** Start Supplied material **

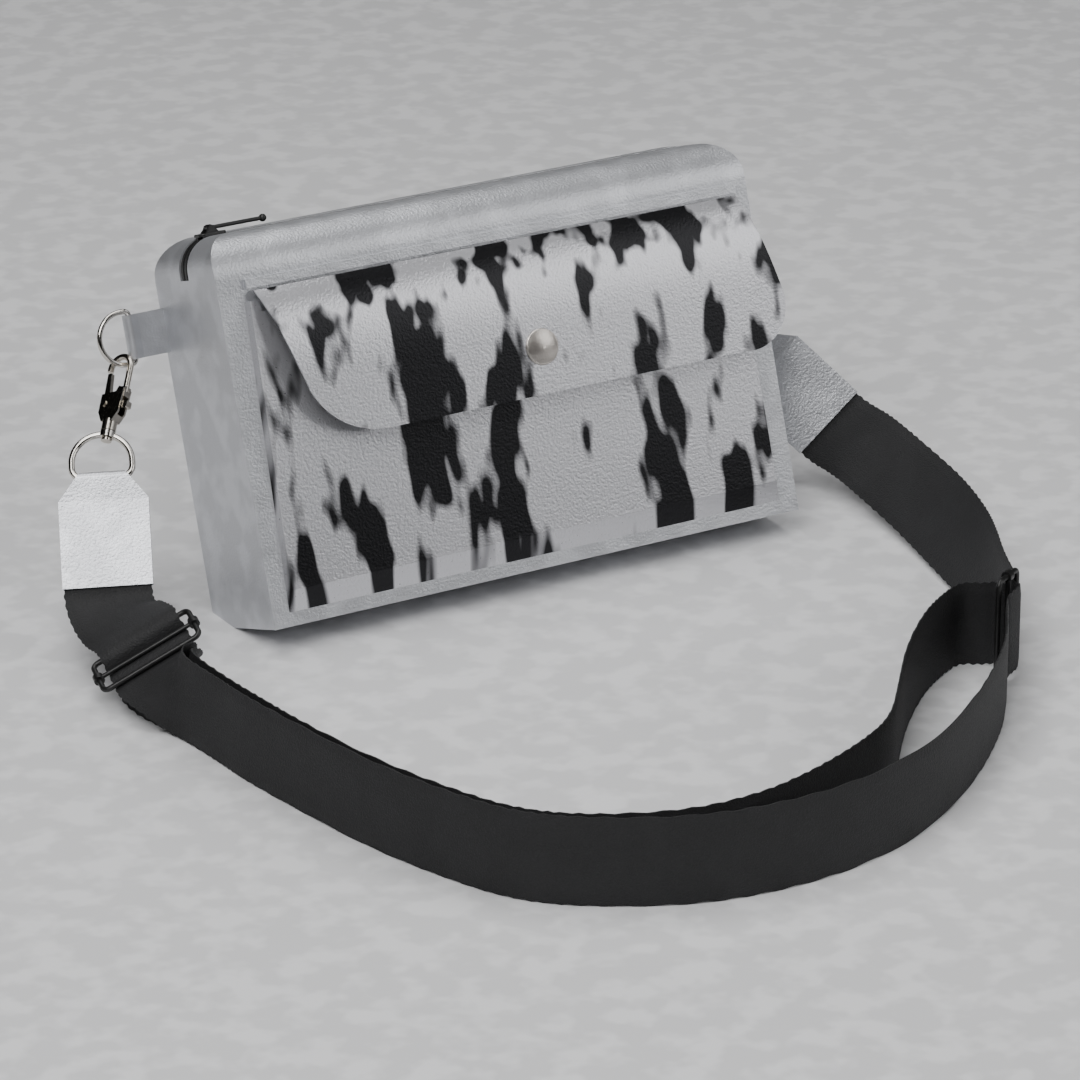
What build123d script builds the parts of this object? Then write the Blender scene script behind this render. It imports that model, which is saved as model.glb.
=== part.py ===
"""Small zip-top shoulder bag with a snap-flap front pocket and a clip-on webbing strap.

Millimetres, +Z up, floor at Z = 0.  The origin is the middle of the flat patch that the bag's base rests on,
-Y is the front and X runs along the zip.  The bag leans back on that patch, so its own axes are tilted:
BAG is the upright bag frame (x along the zip, y through the depth, z up the front face).
"""

from build123d import *
from math import cos, radians, sin
import os

# ---- driving dimensions -------------------------------------------------------------------------------------
WIDTH, DEPTH = 266.0, 58.0      # bag body, side to side and front to back
SIDE_HEIGHT = 151.0             # base to the hem of the side panel
CROWN = 168.0                   # base to the zip, along the straight part of the roof
CROWN_RADIUS = 14.0             # roof end, where the zip turns down to the side hem
LEAN = 18.5                     # backward lean of the body, degrees
BASE_FLAT = 6.0                 # how much of the rear bottom edge is pressed flat by the floor
SKIN = 1.4                      # faux leather with its backing
SLOT = 4.0                      # half width of the opening that the zip fills

COIL_HALF, COIL_GAP = 1.9, 0.6  # one zip coil's width, and half the gap between the coils
TAPE = 12.0                     # half width over both tapes
SLIDER_X = -117.5               # closed slider, at the left end of the zip

POCKET_LEFT, POCKET_RIGHT = -123.0, 124.0
POCKET_LOW, POCKET_HIGH = 6.0, 142.0
POCKET_DEPTH, POCKET_SKIN = 8.0, 1.2
FLAP_ROOT = 144.0               # height of the flap's fold
HINGE_Y = -DEPTH / 2 - 2.6      # depth of the flap's fold line
FLAP_SKIN, FLAP_LINING = 1.0, 0.6
SNAP_X, SNAP_Z = 10.0, 96.0
SNAP_CAP_RADIUS = 8.0

RING_WIRE, RING_ARC = 1.15, 11.4
RING_BAR_X, RING_ARC_X = 149.0, 153.0
RING_Y, RING_Z = 27.5, 130.3
RING_TAB_WIDTH = 19.0
HOOK_X = 156.4                  # where the clasp hangs on the D-ring's lower arm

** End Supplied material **

### Written request:
All of the data must be returned exactly.

### Finished task:
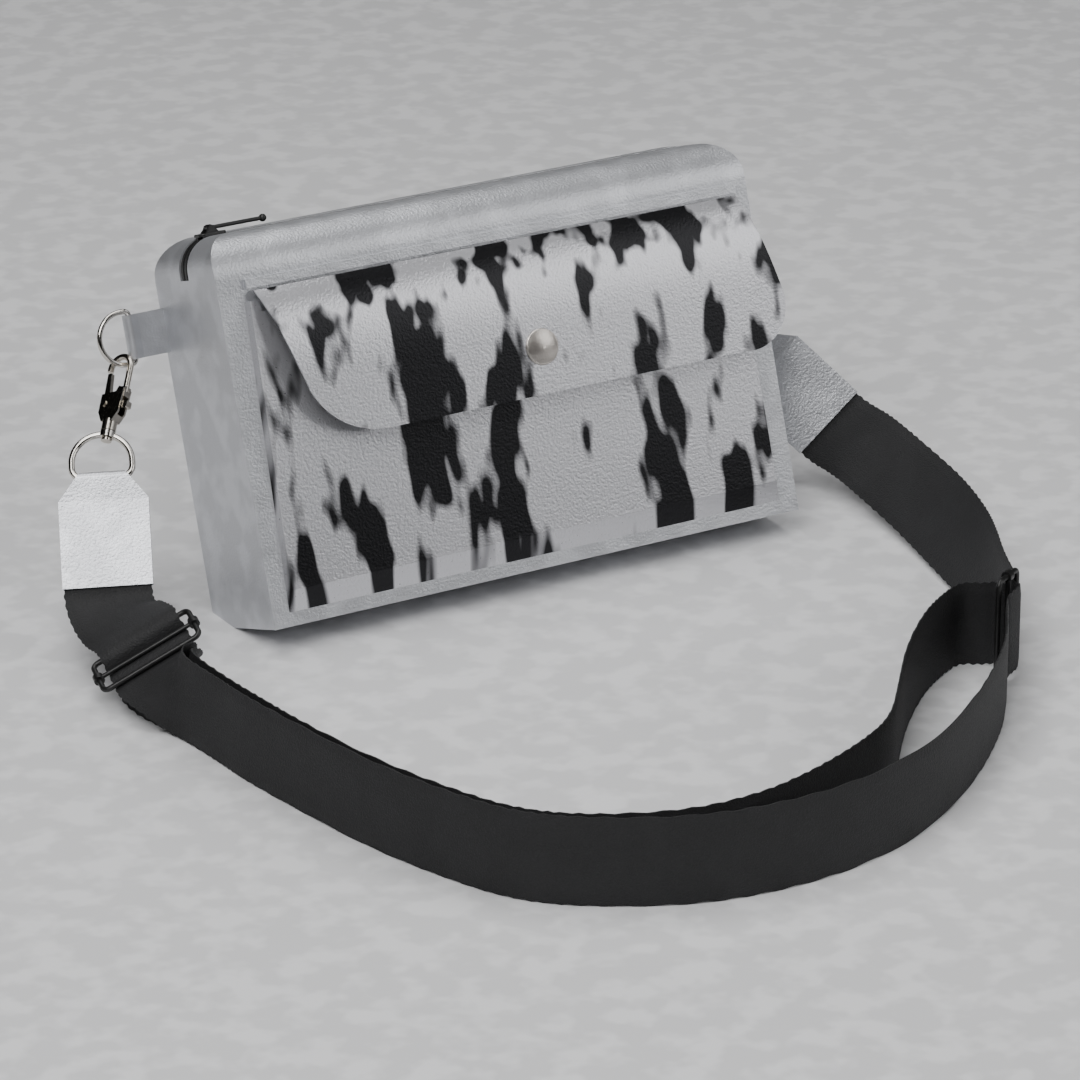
What build123d script builds the parts of this object? Then write the Blender scene script behind this render. It imports that model, which is saved as model.glb.
=== part.py ===
"""Small zip-top shoulder bag with a snap-flap front pocket and a clip-on webbing strap.

Millimetres, +Z up, floor at Z = 0.  The origin is the middle of the flat patch that the bag's base rests on,
-Y is the front and X runs along the zip.  The bag leans back on that patch, so its own axes are tilted:
BAG is the upright bag frame (x along the zip, y through the depth, z up the front face).
"""

from build123d import *
from math import cos, radians, sin
import os

# ---- driving dimensions -------------------------------------------------------------------------------------
WIDTH, DEPTH = 266.0, 58.0      # bag body, side to side and front to back
SIDE_HEIGHT = 151.0             # base to the hem of the side panel
CROWN = 168.0                   # base to the zip, along the straight part of the roof
CROWN_RADIUS = 14.0             # roof end, where the zip turns down to the side hem
LEAN = 18.5                     # backward lean of the body, degrees
BASE_FLAT = 6.0                 # how much of the rear bottom edge is pressed flat by the floor
SKIN = 1.4                      # faux leather with its backing
SLOT = 4.0                      # half width of the opening that the zip fills

COIL_HALF, COIL_GAP = 1.9, 0.6  # one zip coil's width, and half the gap between the coils
TAPE = 12.0                     # half width over both tapes
SLIDER_X = -117.5               # closed slider, at the left end of the zip

POCKET_LEFT, POCKET_RIGHT = -123.0, 124.0
POCKET_LOW, POCKET_HIGH = 6.0, 142.0
POCKET_DEPTH, POCKET_SKIN = 8.0, 1.2
FLAP_ROOT = 144.0               # height of the flap's fold
HINGE_Y = -DEPTH / 2 - 2.6      # depth of the flap's fold line
FLAP_SKIN, FLAP_LINING = 1.0, 0.6
SNAP_X, SNAP_Z = 10.0, 96.0
SNAP_CAP_RADIUS = 8.0

RING_WIRE, RING_ARC = 1.15, 11.4
RING_BAR_X, RING_ARC_X = 149.0, 153.0
RING_Y, RING_Z = 27.5, 130.3
RING_TAB_WIDTH = 19.0
HOOK_X = 156.4                  # where the clasp hangs on the D-ring's lower arm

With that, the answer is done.